The standalone Certificate Server is now ready to accept certificate requests.

 

 

Approving Certificate Requests to a Standalone Certificate Authority

 

The stand-alone CA does not automatically issue a certificate when a certificate request is made. The reason is the standalone CA is not able to confirm the validity of the request. It does not check the information provided by the requestor against a directory, such as the enterprise CA does when validating credentials against the Active Directory.

 

You should keep this default behavior for your published standalone CA in order to prevent users on the Internet from obtaining certificates without your review. Perform the following steps to approve a certificate request:

 

  1. Click Start and point to Administrative Tools.

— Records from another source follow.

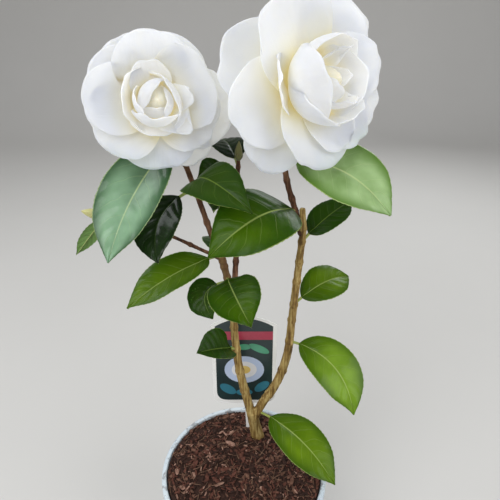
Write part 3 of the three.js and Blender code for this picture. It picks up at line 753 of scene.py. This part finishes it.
def add_leaf(heap, leaf, seed):
    """One leaf on its stalk. Its midrib is a parabola from the stem's middle to the tip."""
    root = RUNS[leaf["on"]].at(leaf["at"])
    chord = np.array(leaf["tip"]) - root
    length = np.linalg.norm(chord)
    along = chord / length
    up = unit(np.array([0, 0, 1]) - along * along[2])
    up = turned(up, along, math.radians(leaf["roll"]))
    side = np.cross(along, up)
    lift = up * leaf["arch"] + side * leaf["sweep"]
    stalk_share = (leaf["stalk"] + radius_at(leaf["on"], leaf["at"])) / length
    teeth = round(length * (1 - stalk_share) / TOOTH_PITCH)
    blade_steps = np.linspace(0, 1, teeth * 4 + 1)
    stalk_steps = np.linspace(0, 1, 7)[:-1]
    place = np.concatenate([stalk_steps * stalk_share, stalk_share + (1 - stalk_share) * blade_steps])
    share = np.concatenate([np.zeros(len(stalk_steps)), blade_steps])
    blade = np.clip(share / 0.12, 0, 1) ** 1.5
    half = leaf_half_width(leaf["width"], share)
    half[: len(stalk_steps)] = LEAF["stalk_radius"]

    centre = root + chord * place[:, None] + lift * (4 * place * (1 - place))[:, None]
    tangent = unit(chord + lift * (4 - 8 * place)[:, None])
    across = unit(np.cross(tangent, up))
    normal = np.cross(across, tangent)
    fold = (np.radians(leaf["fold"]) * blade)[:, None]
    centre, across, normal, half = centre[:, None], across[:, None], normal[:, None], half[:, None]

    u = LEAF_ACROSS[None, :]
    edge = np.abs(u)
    s = share[:, None]
    on_blade = blade[:, None]
    tooth = (s * teeth) % 1
    toothed = (edge > 0.99) * np.clip(s / 0.15, 0, 1) * np.clip((1 - s) / 0.06, 0, 1)
    reach = half * edge + TOOTH_DEPTH * (tooth - 0.5) * toothed
    crease = np.sqrt(edge ** 2 + 0.004) - 0.063
    march = s * VEIN_PAIRS - edge ** VEIN_CURVE * VEIN_SLANT
    swell = np.cos((march - 0.5) * 2 * math.pi) * 0.5 + 0.5
    quilt = 0.42 * (1 - swell ** 3) * np.clip(edge / 0.2, 0, 1) * np.clip((1 - edge) / 0.25, 0, 1)
    groove = -0.45 * np.exp(-((edge / 0.07) ** 2))
    wave_place = centre + across * (half * u)[..., None]
    waves = edge * (1.5 * noise_at(wave_place, 0.045, seed) + 0.5 * noise_at(wave_place, 0.11, seed + 7))
    droop = -0.9 * edge ** 4 * (0.4 + 0.6 * noise_at(wave_place, 0.05, seed + 3))
    rise = half * crease * np.sin(fold)
    surface = rise + on_blade * (quilt + groove + waves + droop)
    round_stalk = LEAF["stalk_radius"] * np.sqrt(1 - 0.96 * u ** 2)
    blade_thick = 0.16 + 0.22 * np.exp(-((edge / 0.12) ** 2)) - 0.08 * edge
    thick = round_stalk * (1 - on_blade) + blade_thick * on_blade
    sideways = np.sign(u) * reach * np.cos(fold)

    def skin(face):
        ridge = 0.5 * np.exp(-((edge / 0.06) ** 2)) * on_blade if face < 0 else 0
        height = surface + face * (thick + ridge)
        return centre + across * sideways[..., None] + normal * height[..., None]

    points, *faces = sheet(skin)
    looks = (list(GREENS).index(leaf["green"]), UNDERSIDE, STALK)
    finishes = [np.full(len(some), look) for some, look in zip(faces, looks)]
    for some in finishes[:2]:
        some[: len(stalk_steps) * (len(LEAF_ACROSS) - 1)] = STALK
    heap.put(points, np.concatenate(faces), np.concatenate(finishes), both_sides(u, s))


def leaves(piece_name, names, materials):
    """The named leaves as one piece."""
    heap = Heap()
    for name in names:
        add_leaf(heap, LEAVES[name], LEAF_SEED * (list(LEAVES).index(name) + 1))
    return heap.make(piece_name, materials, "leaf", *names)


# Blooms

PETAL_ROWS = np.linspace(0, 1, 25) ** 0.9
PETAL_ACROSS = np.sin(np.linspace(-0.5, 0.5, 25) * math.pi)
PETAL_SEED = 40

# Half a petal's thickness, in its middle and at its edge
PETAL_MIDDLE = 0.42
PETAL_EDGE = 0.16

# The length of petal that the ruffles are drawn for, in millimetres
PETAL_LENGTH = 44


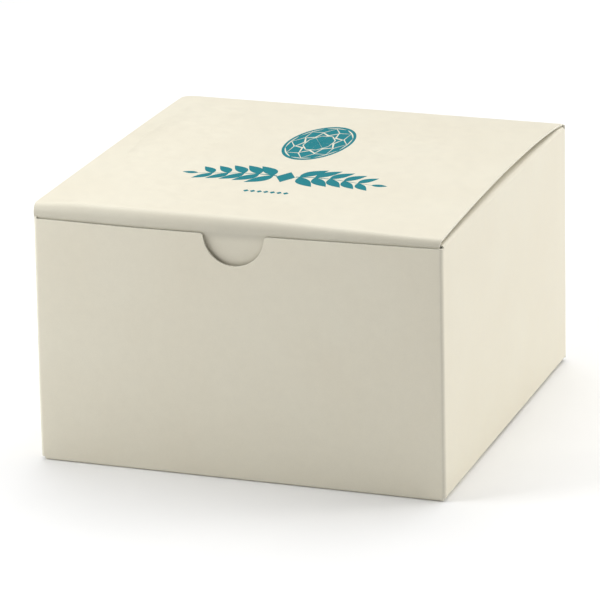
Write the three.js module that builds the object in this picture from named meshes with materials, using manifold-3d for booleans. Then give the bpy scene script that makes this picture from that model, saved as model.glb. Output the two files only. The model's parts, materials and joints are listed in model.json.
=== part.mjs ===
// Folding paperboard gift box with a hinged tuck lid and an auto-lock bottom, closed.
// Millimetres, +Z up, origin at the centre of the base. The front, with its thumb notch, faces -Y.
// The carton is one creased and glued sheet of board. It is modelled panel by panel: walls, lid,
// flaps, the creases that act as hinges, and the glue films that hold the sheet together.

import * as THREE from 'three';
import { mergeVertices } from 'three/addons/utils/BufferGeometryUtils.js';
import Module from 'manifold-3d';

const wasm = await Module();
wasm.setup();

// Driving dimensions: crease to crease, as a folding carton is drawn.
const boxWidth = 127;
const boxDepth = 127;
const boxHeight = 77.7;

// Board and clearances.
const board = 0.6;
const creaseGap = 0.3;
const stackGap = 0.2;
const glueFilm = 0.1;
const foldRadius = 1.2;
const edgeClearance = 0.5;

// Lid, tuck flap and notch.
const lidCrown = 1.8;
const lidRise = 2.6;
const lidSideInset = 0.6;
const lidCornerRadius = 3;
const tuckInset = 0.6;
const tuckLength = 20;
const tuckTilt = THREE.MathUtils.degToRad(7);
const tuckTaper = 1.5;
const tuckCornerRadius = 9;
const lidReveal = 3.8;
const notchRadius = 9.5;

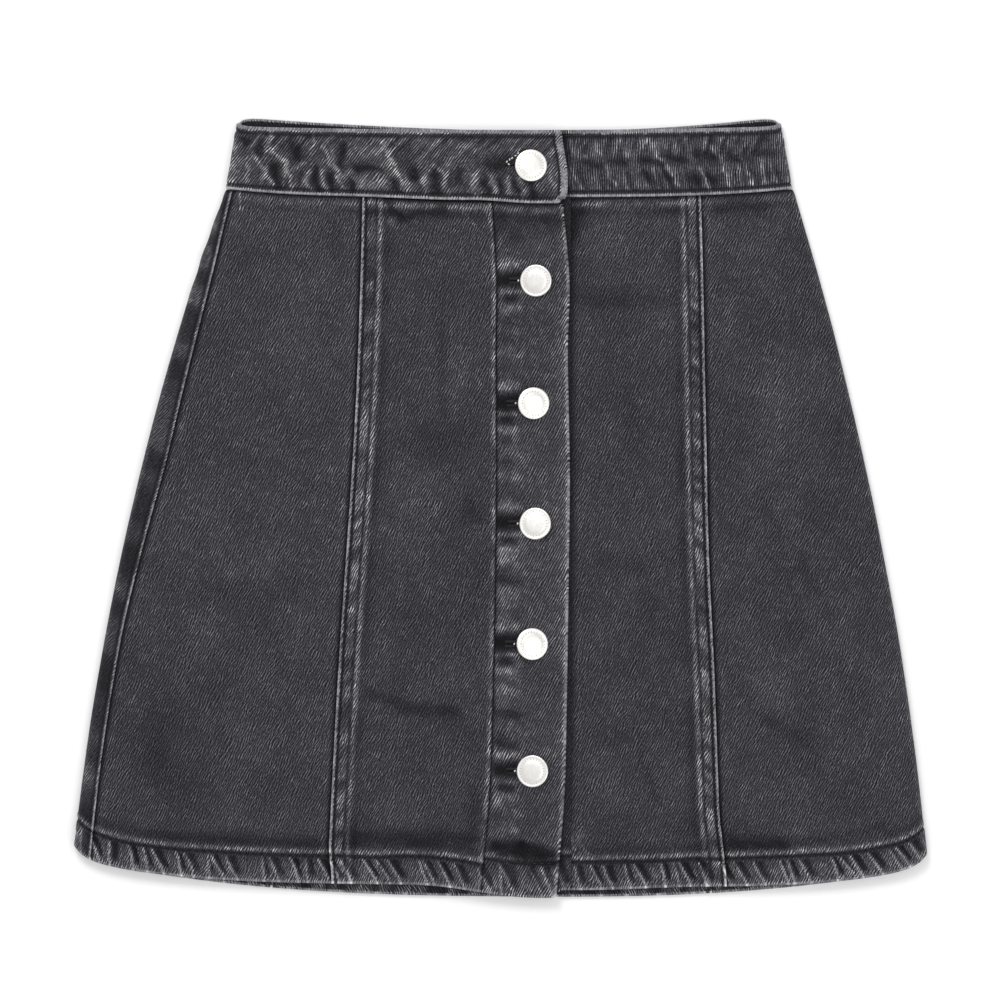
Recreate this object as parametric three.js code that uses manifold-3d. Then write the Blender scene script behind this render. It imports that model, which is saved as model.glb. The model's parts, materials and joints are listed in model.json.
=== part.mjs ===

Click on the Certification Authority link (figure 19).

 

Figure 19 (fig701)

 

  1. In the Certification Authority console (figure 20), expand the server name and then click on the Pending Certificates node. You see a list of pending certificate requests in the right pane of the console. You can see who requested the certificate by scrolling to the right and looking under the Requester Name column (not shown). Right click on the certificate request in the right pane of the console, point to All Tasks and click Issue. The certificate request is removed from the Pending Requests node.

 

Figure 20 (fig702)

 

  1. Click on the Issued Certificates node in the left pane of the Certification Authority console. The certificate request you approved appears in the right pane of the console. This indicates the certificate request was approved. It does not indicate the machine issuing the request has returned to the Web enrollment site to retrieve the certificate (figure 21).